Records provided:
•••••

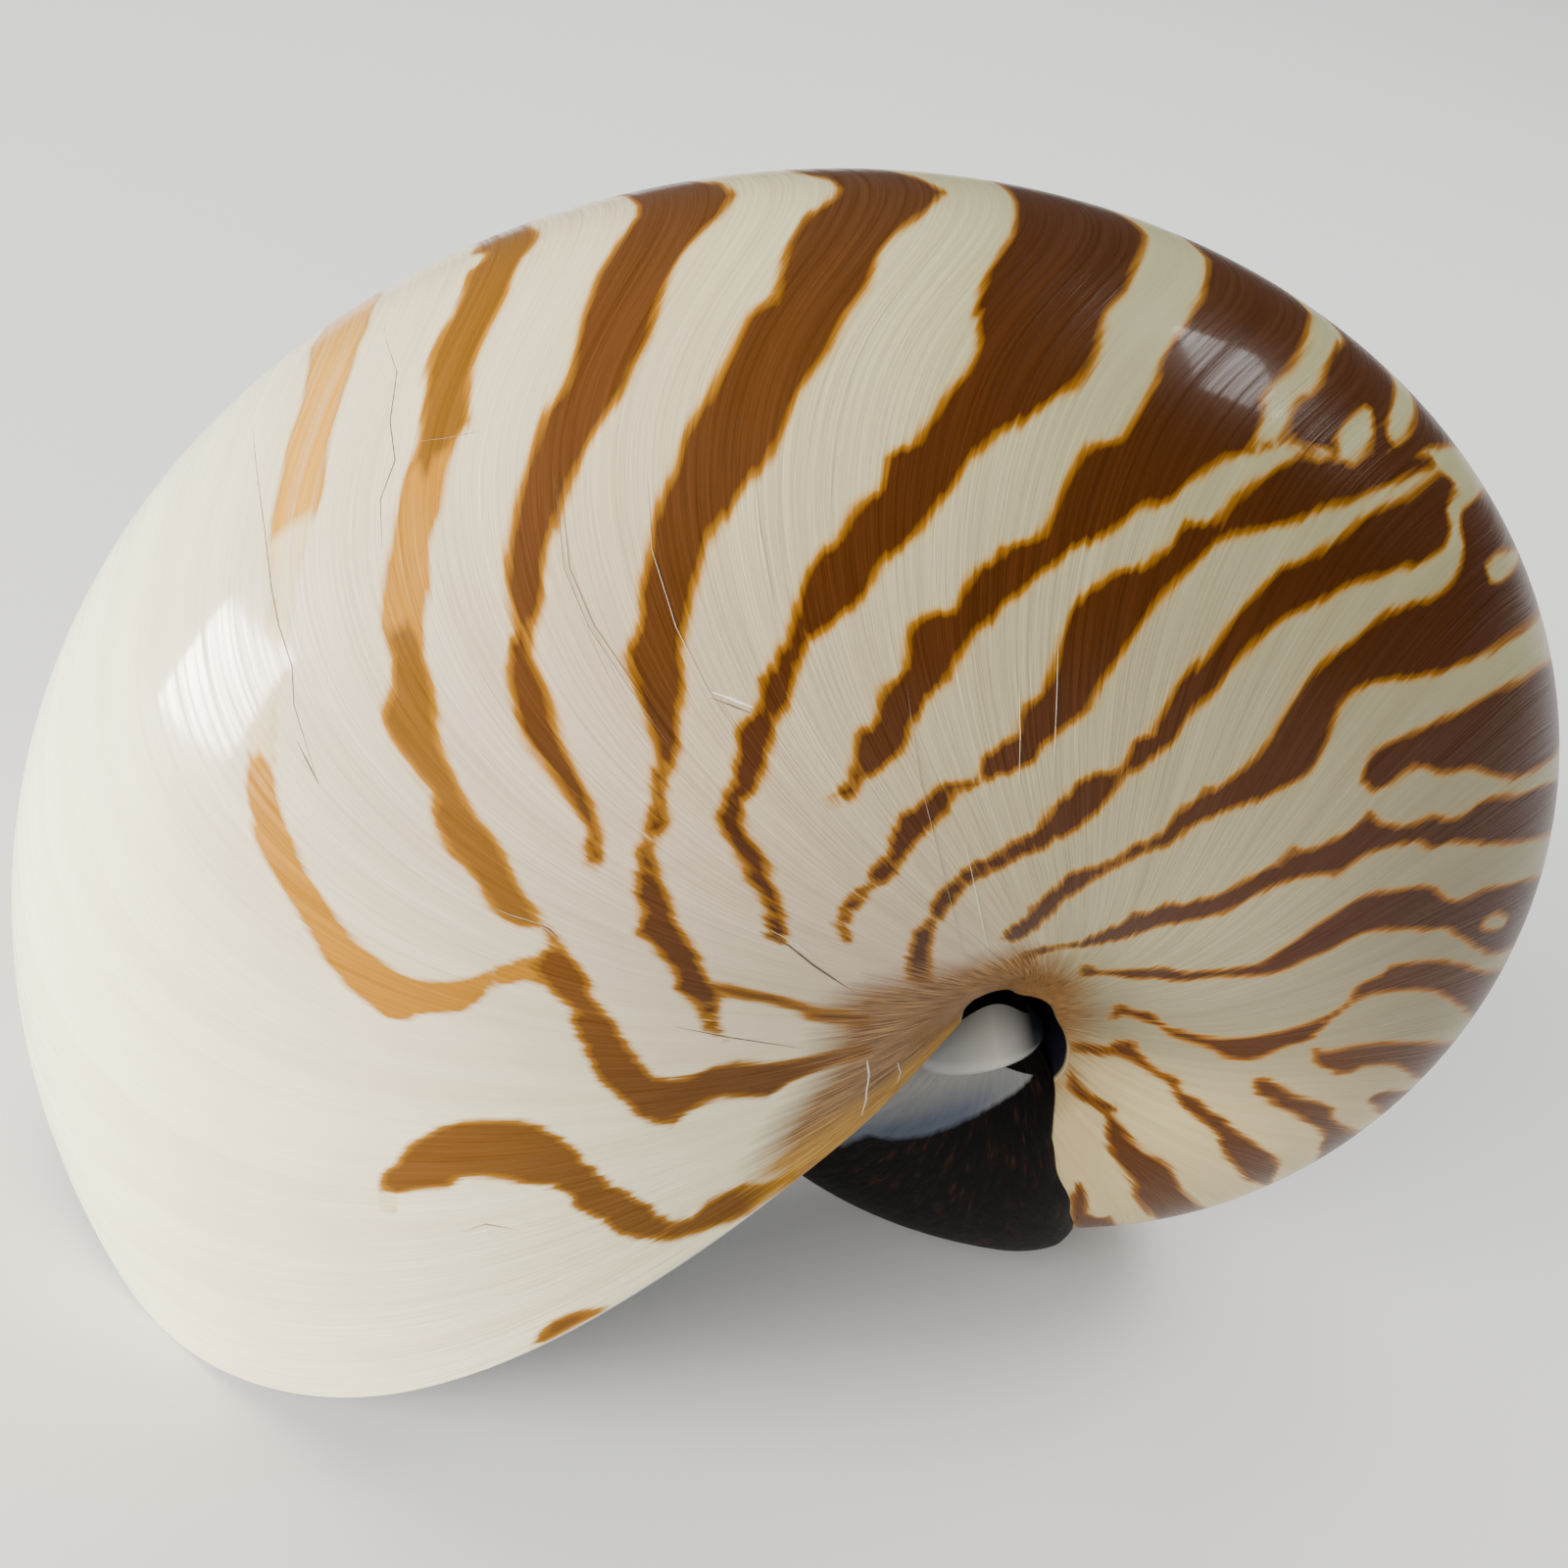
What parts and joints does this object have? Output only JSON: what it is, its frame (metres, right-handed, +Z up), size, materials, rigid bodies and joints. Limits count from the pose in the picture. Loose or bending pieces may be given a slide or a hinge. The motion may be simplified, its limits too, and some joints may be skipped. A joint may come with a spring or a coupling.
{
  "type": "nautilus shell",
  "caption": "Whole shell of a chambered nautilus with a hollow body chamber, standing on its coil and the two crests of its lip.",
  "frame": {"origin": "middle of the box around the shell, on the surface that it stands on", "axes": "+X from the aperture to the back of the coil, +Y out of one flank, square to the plane of symmetry, +Z up"},
  "size_m": [0.1608, 0.0866, 0.1264],
  "materials": {
    "shell": "glossy"
  },
  "bodies": {
    "root": {"shell": "shell"}
  },
  "joints": []
}
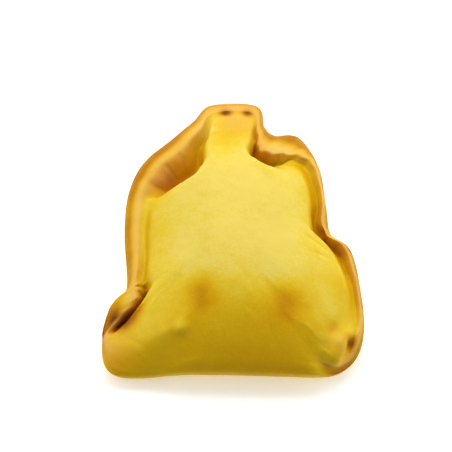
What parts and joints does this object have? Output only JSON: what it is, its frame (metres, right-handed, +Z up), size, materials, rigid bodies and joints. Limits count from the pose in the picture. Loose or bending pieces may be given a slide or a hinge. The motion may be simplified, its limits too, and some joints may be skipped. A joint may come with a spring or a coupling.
{
  "type": "empanada",
  "caption": "Baked empanada lying flat: golden dough folded over its filling, with a plump belly, a rounded fold and a sealed rim pinched inwards in places.",
  "frame": {"origin": "on the table, under the middle of the box around the empanada", "axes": "+Z up from the table, +Y from the fold towards the back lobe of the sealed rim, +X to the right as seen from the fold"},
  "size_m": [0.1098, 0.1362, 0.0306],
  "materials": {
    "baked_dough": "baked wheat dough with an egg wash, golden yellow, browner on the rim"
  },
  "bodies": {
    "root": {"empanada": "baked_dough"}
  },
  "joints": []
}
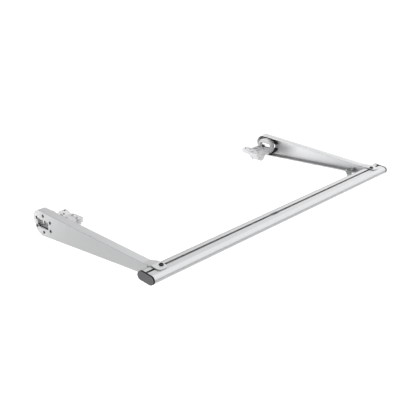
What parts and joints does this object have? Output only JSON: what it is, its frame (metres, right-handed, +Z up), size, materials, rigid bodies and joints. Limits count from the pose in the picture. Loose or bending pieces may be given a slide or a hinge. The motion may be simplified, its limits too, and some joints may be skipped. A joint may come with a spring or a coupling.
{
  "type": "swinging pull bow",
  "caption": "U-shaped pull bow: two tapered channel arms joined by an oval grip rail with a top groove, each arm pivoting on a cast clamp bracket.",
  "frame": {"origin": "on the pivot axis, midway between the two arms", "axes": "+X along the pivot axis and the grip rail, -Y from the pivot axis to the rail, +Z up with the bow level"},
  "size_m": [0.8, 0.3741, 0.0534],
  "materials": {
    "arm_sheet": "satin anodised sheet",
    "rail_aluminium": "satin anodised extrusion",
    "cast_metal": "blasted casting",
    "steel": "zinc plated",
    "black_steel": "black oxide",
    "pad_black": "moulded bearing plastic",
    "black_rubber": "matt rubber",
    "cap_grey": "fine texture"
  },
  "bodies": {
    "brackets": {"bracket_left": "cast_metal", "bracket_right": "cast_metal", "clamp_screws_left": "steel", "clamp_screws_right": "steel", "levelling_screws_left": "black_steel", "levelling_screws_right": "black_steel"},
    "bow": {"arm_left": "arm_sheet", "arm_right": "arm_sheet", "grip_rail": "rail_aluminium", "cap_gasket_left": "black_rubber", "cap_gasket_right": "black_rubber", "end_cap_left": "cap_grey", "end_cap_right": "cap_grey", "tab_screw_left": "black_steel", "tab_screw_right": "black_steel", "slot_nut_left": "steel", "slot_nut_right": "steel", "corner_brace_left": "arm_sheet", "corner_brace_right": "arm_sheet", "brace_screws_left": "steel", "brace_screws_right": "steel", "upper_pad_left": "pad_black", "upper_pad_right": "pad_black", "lower_pad_left": "pad_black", "lower_pad_right": "pad_black", "hub_screws_left": "black_steel", "hub_screws_right": "black_steel"},
    "jaw_left": {"clamp_jaw_left": "cast_metal"},
    "jaw_right": {"clamp_jaw_right": "cast_metal"}
  },
  "joints": [
    {"name": "bow_swing", "type": "hinge", "parent": "brackets", "child": "bow", "pos_m": [0, 0, 0], "axis": [1, 0, 0], "range_deg": [-90, 90]},
    {"name": "jaw_left_slide", "type": "slide", "parent": "brackets", "child": "jaw_left", "axis": [0, 0, -1], "range_m": [0, 0.006]},
    {"name": "jaw_right_slide", "type": "slide", "parent": "brackets", "child": "jaw_right", "axis": [0, 0, -1], "range_m": [0, 0.006]}
  ]
}
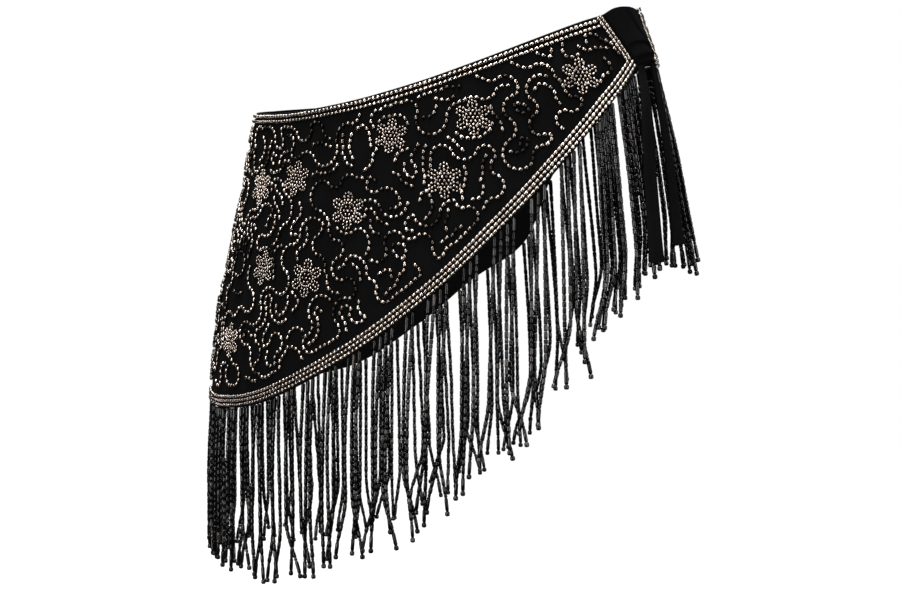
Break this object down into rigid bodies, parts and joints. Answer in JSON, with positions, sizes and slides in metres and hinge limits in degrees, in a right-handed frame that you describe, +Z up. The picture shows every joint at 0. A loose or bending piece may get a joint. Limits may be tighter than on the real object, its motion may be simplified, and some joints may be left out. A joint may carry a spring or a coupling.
{
  "type": "beaded belt",
  "caption": "Slanted hip belt of black cloth with beaded scrolls, flowers and borders, a side tie and a long bugle-bead fringe, in its worn hollow form.",
  "frame": {"origin": "on the axis of the wearer's hips, in the middle of the slanted opening at the waist, where the hips hold the belt", "axes": "+Z up the wearer, -Y the wearer's front, +X the side with the tie"},
  "size_m": [0.3777, 0.2656, 0.4188],
  "materials": {
    "black_crepe": "matte black crepe",
    "pewter_beads": "warm pewter metallic coating on faceted seed beads",
    "black_bugles": "glossy opaque black"
  },
  "bodies": {
    "root": {"panel_front": "black_crepe", "panel_back": "black_crepe", "tie_tab": "black_crepe", "tail_front": "black_crepe", "tail_rear": "black_crepe", "border_top_front": "pewter_beads", "border_top_back": "pewter_beads", "border_hem_front": "pewter_beads", "border_hem_back": "pewter_beads", "border_end_front": "pewter_beads", "border_end_back": "pewter_beads", "flower_front_01": "pewter_beads", "flower_front_02": "pewter_beads", "flower_front_03": "pewter_beads", "flower_front_04": "pewter_beads", "flower_front_05": "pewter_beads", "flower_front_06": "pewter_beads", "flower_front_07": "pewter_beads", "flower_front_08": "pewter_beads", "flower_front_09": "pewter_beads", "flower_front_10": "pewter_beads", "flower_front_11": "pewter_beads", "flower_back_01": "pewter_beads", "flower_back_02": "pewter_beads", "flower_back_03": "pewter_beads", "flower_back_04": "pewter_beads", "flower_back_05": "pewter_beads", "flower_back_06": "pewter_beads", "flower_back_07": "pewter_beads", "flower_back_08": "pewter_beads", "flower_back_09": "pewter_beads", "flower_back_10": "pewter_beads", "flower_back_11": "pewter_beads", "fringe_front": "black_bugles", "fringe_back": "black_bugles"}
  },
  "joints": []
}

•••••

The task:
Your task is to print all of the records exactly.

Response below:
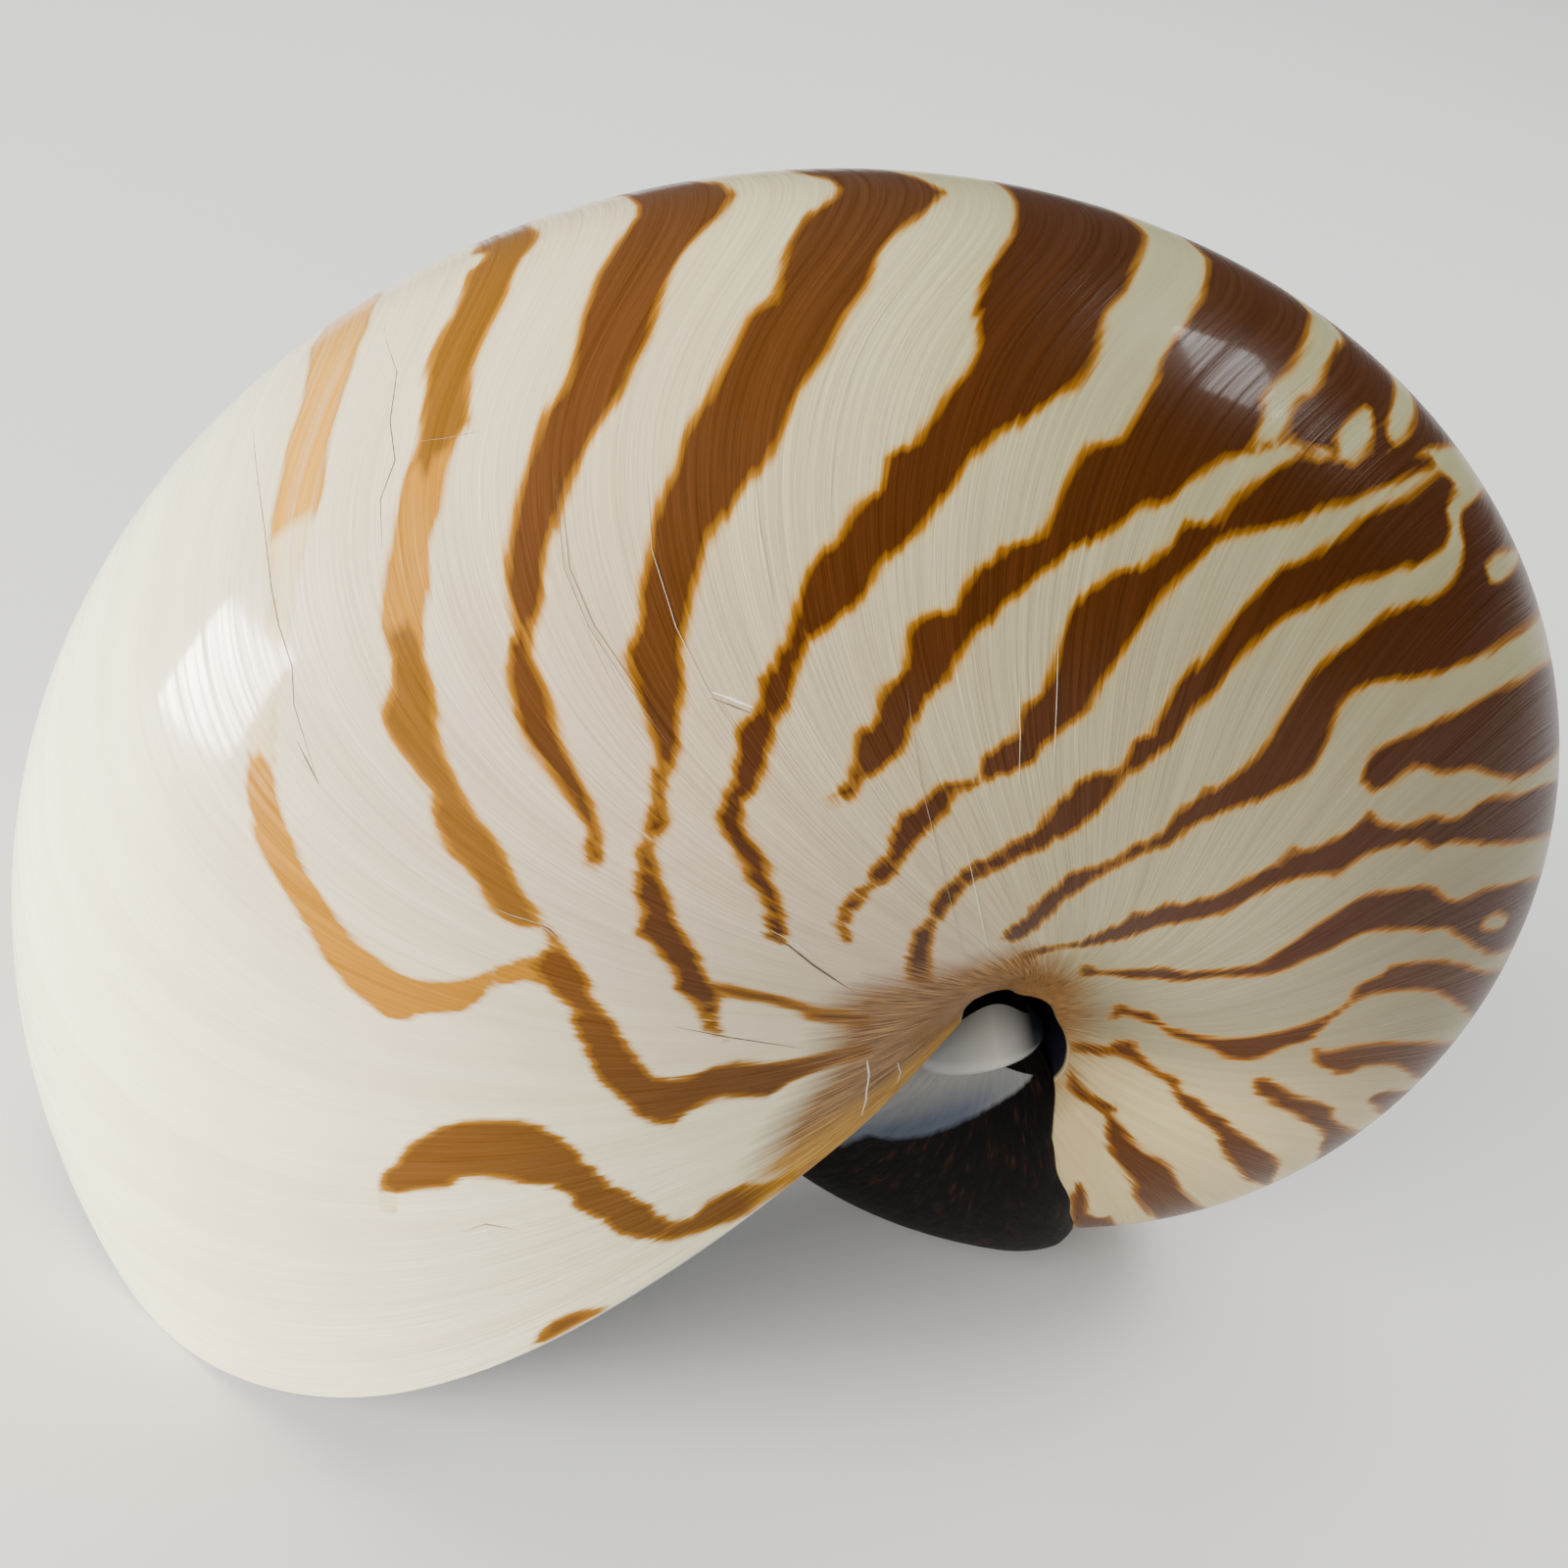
What parts and joints does this object have? Output only JSON: what it is, its frame (metres, right-handed, +Z up), size, materials, rigid bodies and joints. Limits count from the pose in the picture. Loose or bending pieces may be given a slide or a hinge. The motion may be simplified, its limits too, and some joints may be skipped. A joint may come with a spring or a coupling.
{
  "type": "nautilus shell",
  "caption": "Whole shell of a chambered nautilus with a hollow body chamber, standing on its coil and the two crests of its lip.",
  "frame": {"origin": "middle of the box around the shell, on the surface that it stands on", "axes": "+X from the aperture to the back of the coil, +Y out of one flank, square to the plane of symmetry, +Z up"},
  "size_m": [0.1608, 0.0866, 0.1264],
  "materials": {
    "shell": "glossy"
  },
  "bodies": {
    "root": {"shell": "shell"}
  },
  "joints": []
}
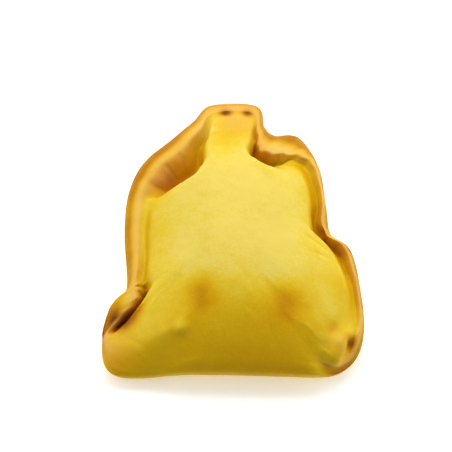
What parts and joints does this object have? Output only JSON: what it is, its frame (metres, right-handed, +Z up), size, materials, rigid bodies and joints. Limits count from the pose in the picture. Loose or bending pieces may be given a slide or a hinge. The motion may be simplified, its limits too, and some joints may be skipped. A joint may come with a spring or a coupling.
{
  "type": "empanada",
  "caption": "Baked empanada lying flat: golden dough folded over its filling, with a plump belly, a rounded fold and a sealed rim pinched inwards in places.",
  "frame": {"origin": "on the table, under the middle of the box around the empanada", "axes": "+Z up from the table, +Y from the fold towards the back lobe of the sealed rim, +X to the right as seen from the fold"},
  "size_m": [0.1098, 0.1362, 0.0306],
  "materials": {
    "baked_dough": "baked wheat dough with an egg wash, golden yellow, browner on the rim"
  },
  "bodies": {
    "root": {"empanada": "baked_dough"}
  },
  "joints": []
}
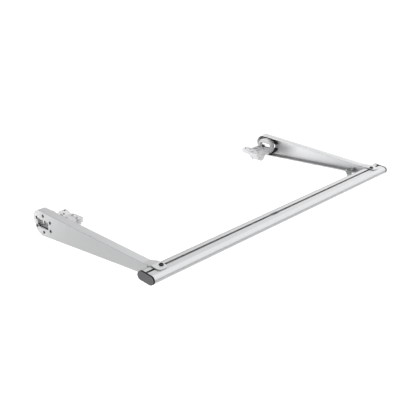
What parts and joints does this object have? Output only JSON: what it is, its frame (metres, right-handed, +Z up), size, materials, rigid bodies and joints. Limits count from the pose in the picture. Loose or bending pieces may be given a slide or a hinge. The motion may be simplified, its limits too, and some joints may be skipped. A joint may come with a spring or a coupling.
{
  "type": "swinging pull bow",
  "caption": "U-shaped pull bow: two tapered channel arms joined by an oval grip rail with a top groove, each arm pivoting on a cast clamp bracket.",
  "frame": {"origin": "on the pivot axis, midway between the two arms", "axes": "+X along the pivot axis and the grip rail, -Y from the pivot axis to the rail, +Z up with the bow level"},
  "size_m": [0.8, 0.3741, 0.0534],
  "materials": {
    "arm_sheet": "satin anodised sheet",
    "rail_aluminium": "satin anodised extrusion",
    "cast_metal": "blasted casting",
    "steel": "zinc plated",
    "black_steel": "black oxide",
    "pad_black": "moulded bearing plastic",
    "black_rubber": "matt rubber",
    "cap_grey": "fine texture"
  },
  "bodies": {
    "brackets": {"bracket_left": "cast_metal", "bracket_right": "cast_metal", "clamp_screws_left": "steel", "clamp_screws_right": "steel", "levelling_screws_left": "black_steel", "levelling_screws_right": "black_steel"},
    "bow": {"arm_left": "arm_sheet", "arm_right": "arm_sheet", "grip_rail": "rail_aluminium", "cap_gasket_left": "black_rubber", "cap_gasket_right": "black_rubber", "end_cap_left": "cap_grey", "end_cap_right": "cap_grey", "tab_screw_left": "black_steel", "tab_screw_right": "black_steel", "slot_nut_left": "steel", "slot_nut_right": "steel", "corner_brace_left": "arm_sheet", "corner_brace_right": "arm_sheet", "brace_screws_left": "steel", "brace_screws_right": "steel", "upper_pad_left": "pad_black", "upper_pad_right": "pad_black", "lower_pad_left": "pad_black", "lower_pad_right": "pad_black", "hub_screws_left": "black_steel", "hub_screws_right": "black_steel"},
    "jaw_left": {"clamp_jaw_left": "cast_metal"},
    "jaw_right": {"clamp_jaw_right": "cast_metal"}
  },
  "joints": [
    {"name": "bow_swing", "type": "hinge", "parent": "brackets", "child": "bow", "pos_m": [0, 0, 0], "axis": [1, 0, 0], "range_deg": [-90, 90]},
    {"name": "jaw_left_slide", "type": "slide", "parent": "brackets", "child": "jaw_left", "axis": [0, 0, -1], "range_m": [0, 0.006]},
    {"name": "jaw_right_slide", "type": "slide", "parent": "brackets", "child": "jaw_right", "axis": [0, 0, -1], "range_m": [0, 0.006]}
  ]
}
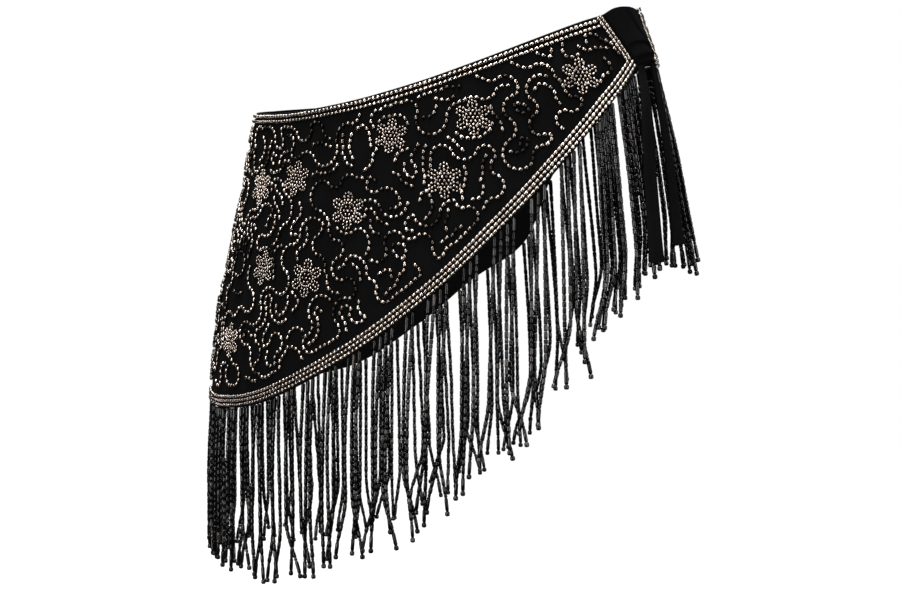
Break this object down into rigid bodies, parts and joints. Answer in JSON, with positions, sizes and slides in metres and hinge limits in degrees, in a right-handed frame that you describe, +Z up. The picture shows every joint at 0. A loose or bending piece may get a joint. Limits may be tighter than on the real object, its motion may be simplified, and some joints may be left out. A joint may carry a spring or a coupling.
{
  "type": "beaded belt",
  "caption": "Slanted hip belt of black cloth with beaded scrolls, flowers and borders, a side tie and a long bugle-bead fringe, in its worn hollow form.",
  "frame": {"origin": "on the axis of the wearer's hips, in the middle of the slanted opening at the waist, where the hips hold the belt", "axes": "+Z up the wearer, -Y the wearer's front, +X the side with the tie"},
  "size_m": [0.3777, 0.2656, 0.4188],
  "materials": {
    "black_crepe": "matte black crepe",
    "pewter_beads": "warm pewter metallic coating on faceted seed beads",
    "black_bugles": "glossy opaque black"
  },
  "bodies": {
    "root": {"panel_front": "black_crepe", "panel_back": "black_crepe", "tie_tab": "black_crepe", "tail_front": "black_crepe", "tail_rear": "black_crepe", "border_top_front": "pewter_beads", "border_top_back": "pewter_beads", "border_hem_front": "pewter_beads", "border_hem_back": "pewter_beads", "border_end_front": "pewter_beads", "border_end_back": "pewter_beads", "flower_front_01": "pewter_beads", "flower_front_02": "pewter_beads", "flower_front_03": "pewter_beads", "flower_front_04": "pewter_beads", "flower_front_05": "pewter_beads", "flower_front_06": "pewter_beads", "flower_front_07": "pewter_beads", "flower_front_08": "pewter_beads", "flower_front_09": "pewter_beads", "flower_front_10": "pewter_beads", "flower_front_11": "pewter_beads", "flower_back_01": "pewter_beads", "flower_back_02": "pewter_beads", "flower_back_03": "pewter_beads", "flower_back_04": "pewter_beads", "flower_back_05": "pewter_beads", "flower_back_06": "pewter_beads", "flower_back_07": "pewter_beads", "flower_back_08": "pewter_beads", "flower_back_09": "pewter_beads", "flower_back_10": "pewter_beads", "flower_back_11": "pewter_beads", "fringe_front": "black_bugles", "fringe_back": "black_bugles"}
  },
  "joints": []
}